▶ _What you should do_: From the listing that follows, extract every line and set it down unaltered.

▶ _Source excerpt_:
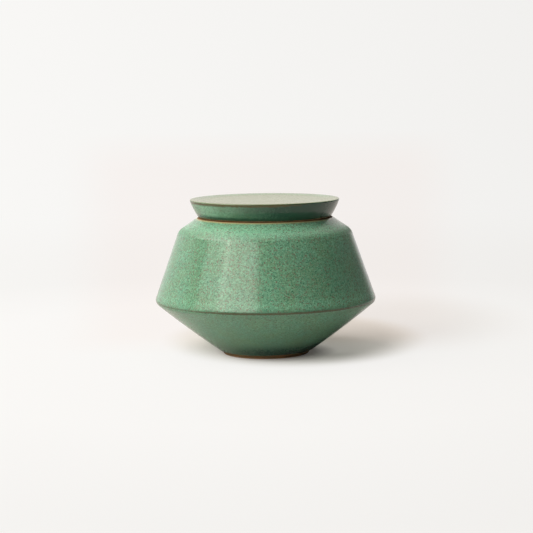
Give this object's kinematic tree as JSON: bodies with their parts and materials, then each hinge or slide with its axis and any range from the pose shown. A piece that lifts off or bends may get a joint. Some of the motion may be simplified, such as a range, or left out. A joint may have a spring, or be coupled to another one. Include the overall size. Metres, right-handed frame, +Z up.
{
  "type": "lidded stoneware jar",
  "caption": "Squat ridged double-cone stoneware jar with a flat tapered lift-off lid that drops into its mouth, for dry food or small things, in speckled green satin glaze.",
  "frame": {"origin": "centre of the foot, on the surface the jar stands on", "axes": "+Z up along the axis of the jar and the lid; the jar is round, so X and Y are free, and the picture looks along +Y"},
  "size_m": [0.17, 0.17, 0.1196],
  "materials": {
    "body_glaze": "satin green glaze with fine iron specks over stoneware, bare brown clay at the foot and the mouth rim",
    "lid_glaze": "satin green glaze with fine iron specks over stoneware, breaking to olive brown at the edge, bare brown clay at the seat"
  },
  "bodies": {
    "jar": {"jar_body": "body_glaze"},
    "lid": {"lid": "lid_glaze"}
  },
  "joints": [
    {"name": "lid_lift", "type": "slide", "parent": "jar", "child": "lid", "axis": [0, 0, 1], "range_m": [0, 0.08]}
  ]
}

▶ _Written solution_:
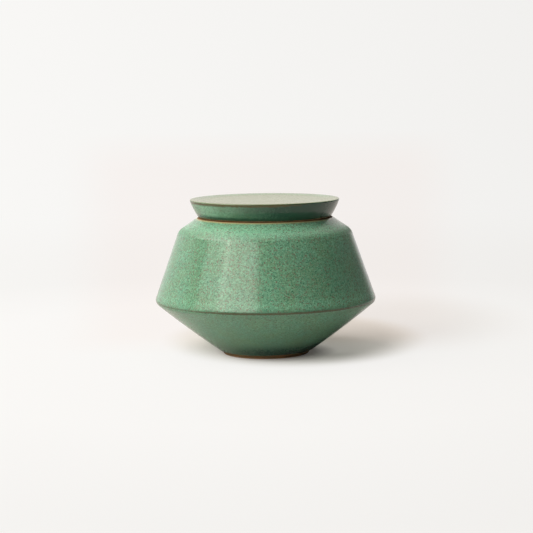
Give this object's kinematic tree as JSON: bodies with their parts and materials, then each hinge or slide with its axis and any range from the pose shown. A piece that lifts off or bends may get a joint. Some of the motion may be simplified, such as a range, or left out. A joint may have a spring, or be coupled to another one. Include the overall size. Metres, right-handed frame, +Z up.
{
  "type": "lidded stoneware jar",
  "caption": "Squat ridged double-cone stoneware jar with a flat tapered lift-off lid that drops into its mouth, for dry food or small things, in speckled green satin glaze.",
  "frame": {"origin": "centre of the foot, on the surface the jar stands on", "axes": "+Z up along the axis of the jar and the lid; the jar is round, so X and Y are free, and the picture looks along +Y"},
  "size_m": [0.17, 0.17, 0.1196],
  "materials": {
    "body_glaze": "satin green glaze with fine iron specks over stoneware, bare brown clay at the foot and the mouth rim",
    "lid_glaze": "satin green glaze with fine iron specks over stoneware, breaking to olive brown at the edge, bare brown clay at the seat"
  },
  "bodies": {
    "jar": {"jar_body": "body_glaze"},
    "lid": {"lid": "lid_glaze"}
  },
  "joints": [
    {"name": "lid_lift", "type": "slide", "parent": "jar", "child": "lid", "axis": [0, 0, 1], "range_m": [0, 0.08]}
  ]
}